— Provided entries —

++++++++

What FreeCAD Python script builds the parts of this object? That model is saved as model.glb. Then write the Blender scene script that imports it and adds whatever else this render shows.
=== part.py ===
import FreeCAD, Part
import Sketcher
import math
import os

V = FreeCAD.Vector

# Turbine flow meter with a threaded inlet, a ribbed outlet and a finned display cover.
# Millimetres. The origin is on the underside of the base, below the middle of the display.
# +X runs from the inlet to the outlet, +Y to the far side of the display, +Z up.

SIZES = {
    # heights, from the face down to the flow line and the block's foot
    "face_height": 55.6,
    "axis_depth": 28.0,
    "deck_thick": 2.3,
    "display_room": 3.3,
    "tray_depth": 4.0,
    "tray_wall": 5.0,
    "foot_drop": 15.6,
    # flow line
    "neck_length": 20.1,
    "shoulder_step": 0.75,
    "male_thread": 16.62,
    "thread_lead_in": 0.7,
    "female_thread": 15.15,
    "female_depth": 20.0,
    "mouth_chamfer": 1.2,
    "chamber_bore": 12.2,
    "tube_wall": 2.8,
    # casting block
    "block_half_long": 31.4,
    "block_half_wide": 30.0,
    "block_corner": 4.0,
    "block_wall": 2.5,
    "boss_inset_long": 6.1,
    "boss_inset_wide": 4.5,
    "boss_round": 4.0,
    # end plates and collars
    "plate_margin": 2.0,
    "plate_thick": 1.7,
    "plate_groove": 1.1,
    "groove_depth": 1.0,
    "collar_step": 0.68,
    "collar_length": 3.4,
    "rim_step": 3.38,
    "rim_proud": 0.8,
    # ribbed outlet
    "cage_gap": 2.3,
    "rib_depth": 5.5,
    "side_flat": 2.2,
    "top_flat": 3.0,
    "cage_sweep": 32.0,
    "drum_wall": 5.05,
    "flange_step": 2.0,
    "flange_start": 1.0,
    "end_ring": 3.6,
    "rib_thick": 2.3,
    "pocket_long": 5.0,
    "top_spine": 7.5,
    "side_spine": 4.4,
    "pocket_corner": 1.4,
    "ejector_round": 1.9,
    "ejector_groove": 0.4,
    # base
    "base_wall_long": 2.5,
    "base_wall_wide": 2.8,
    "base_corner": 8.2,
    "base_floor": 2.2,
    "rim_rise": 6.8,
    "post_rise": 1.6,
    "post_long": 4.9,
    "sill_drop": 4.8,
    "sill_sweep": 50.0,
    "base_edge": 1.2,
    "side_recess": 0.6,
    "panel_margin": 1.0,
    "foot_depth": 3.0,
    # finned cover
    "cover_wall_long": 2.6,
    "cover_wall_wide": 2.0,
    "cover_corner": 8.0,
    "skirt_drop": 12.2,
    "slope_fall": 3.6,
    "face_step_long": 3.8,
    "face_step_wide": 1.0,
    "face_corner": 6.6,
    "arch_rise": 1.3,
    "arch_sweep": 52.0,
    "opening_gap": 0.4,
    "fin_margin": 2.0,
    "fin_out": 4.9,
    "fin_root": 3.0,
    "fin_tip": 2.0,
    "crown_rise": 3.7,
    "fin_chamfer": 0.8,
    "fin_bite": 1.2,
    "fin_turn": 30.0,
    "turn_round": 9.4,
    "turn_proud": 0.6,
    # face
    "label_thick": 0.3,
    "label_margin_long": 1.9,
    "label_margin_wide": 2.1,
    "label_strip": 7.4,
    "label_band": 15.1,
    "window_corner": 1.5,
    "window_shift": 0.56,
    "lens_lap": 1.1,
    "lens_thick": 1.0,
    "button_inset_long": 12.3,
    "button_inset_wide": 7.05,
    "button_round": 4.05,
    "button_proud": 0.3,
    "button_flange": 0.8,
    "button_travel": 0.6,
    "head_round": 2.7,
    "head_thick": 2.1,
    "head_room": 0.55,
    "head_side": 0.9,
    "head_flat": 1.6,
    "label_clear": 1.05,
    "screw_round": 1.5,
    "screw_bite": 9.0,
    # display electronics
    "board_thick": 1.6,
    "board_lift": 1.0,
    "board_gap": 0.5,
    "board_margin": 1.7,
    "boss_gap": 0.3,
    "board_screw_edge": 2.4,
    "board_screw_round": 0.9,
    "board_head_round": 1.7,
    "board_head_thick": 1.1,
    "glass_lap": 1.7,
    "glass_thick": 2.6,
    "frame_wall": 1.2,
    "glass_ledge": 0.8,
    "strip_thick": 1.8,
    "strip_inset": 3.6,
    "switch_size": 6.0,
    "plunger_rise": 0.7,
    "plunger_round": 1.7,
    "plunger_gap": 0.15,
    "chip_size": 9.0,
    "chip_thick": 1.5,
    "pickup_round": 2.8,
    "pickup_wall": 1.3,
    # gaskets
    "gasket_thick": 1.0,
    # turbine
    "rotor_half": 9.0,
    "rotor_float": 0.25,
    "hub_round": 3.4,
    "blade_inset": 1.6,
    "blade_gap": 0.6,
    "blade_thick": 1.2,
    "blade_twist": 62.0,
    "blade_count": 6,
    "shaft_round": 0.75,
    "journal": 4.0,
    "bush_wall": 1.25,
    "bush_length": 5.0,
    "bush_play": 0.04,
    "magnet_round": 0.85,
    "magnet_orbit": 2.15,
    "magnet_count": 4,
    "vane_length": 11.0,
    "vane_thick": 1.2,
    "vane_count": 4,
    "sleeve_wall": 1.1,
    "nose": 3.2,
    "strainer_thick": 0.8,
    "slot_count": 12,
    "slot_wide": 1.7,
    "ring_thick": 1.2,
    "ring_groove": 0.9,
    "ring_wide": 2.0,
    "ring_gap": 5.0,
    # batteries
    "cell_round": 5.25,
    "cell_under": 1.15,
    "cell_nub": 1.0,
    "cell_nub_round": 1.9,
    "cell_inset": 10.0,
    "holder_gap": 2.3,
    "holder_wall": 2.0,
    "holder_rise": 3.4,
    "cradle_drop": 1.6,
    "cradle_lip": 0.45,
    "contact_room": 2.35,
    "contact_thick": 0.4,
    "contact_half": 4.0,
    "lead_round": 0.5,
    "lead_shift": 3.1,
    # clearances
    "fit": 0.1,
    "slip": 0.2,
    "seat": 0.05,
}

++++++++

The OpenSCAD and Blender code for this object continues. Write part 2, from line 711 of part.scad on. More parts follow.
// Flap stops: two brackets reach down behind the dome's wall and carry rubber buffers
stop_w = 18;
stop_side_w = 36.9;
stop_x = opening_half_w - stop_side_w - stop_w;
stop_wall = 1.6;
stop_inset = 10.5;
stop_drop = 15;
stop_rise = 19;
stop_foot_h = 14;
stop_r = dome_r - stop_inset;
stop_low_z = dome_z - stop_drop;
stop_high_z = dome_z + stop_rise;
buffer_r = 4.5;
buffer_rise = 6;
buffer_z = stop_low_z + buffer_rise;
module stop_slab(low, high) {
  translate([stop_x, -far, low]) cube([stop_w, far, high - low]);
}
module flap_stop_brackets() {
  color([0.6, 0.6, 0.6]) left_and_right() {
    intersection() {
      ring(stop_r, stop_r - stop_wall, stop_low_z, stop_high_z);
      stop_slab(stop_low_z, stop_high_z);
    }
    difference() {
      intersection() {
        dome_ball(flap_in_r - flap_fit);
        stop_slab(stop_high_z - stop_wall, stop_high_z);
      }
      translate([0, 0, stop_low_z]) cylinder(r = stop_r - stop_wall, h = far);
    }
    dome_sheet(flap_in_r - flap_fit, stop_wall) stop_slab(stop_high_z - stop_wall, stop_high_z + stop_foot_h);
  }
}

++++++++

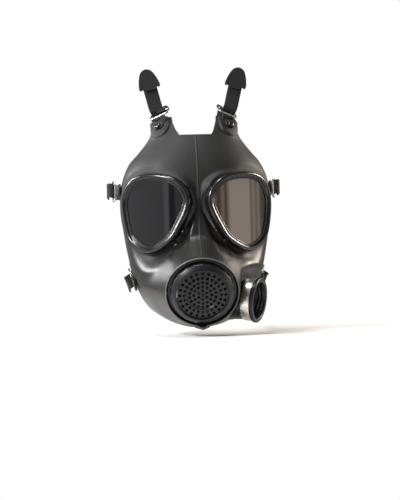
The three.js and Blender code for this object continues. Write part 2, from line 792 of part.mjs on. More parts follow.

++++++++

— Your objective —
Give the count of lines in the data above that hold the string "FreeCAD", with no additional words.

— Solution to the problem —
3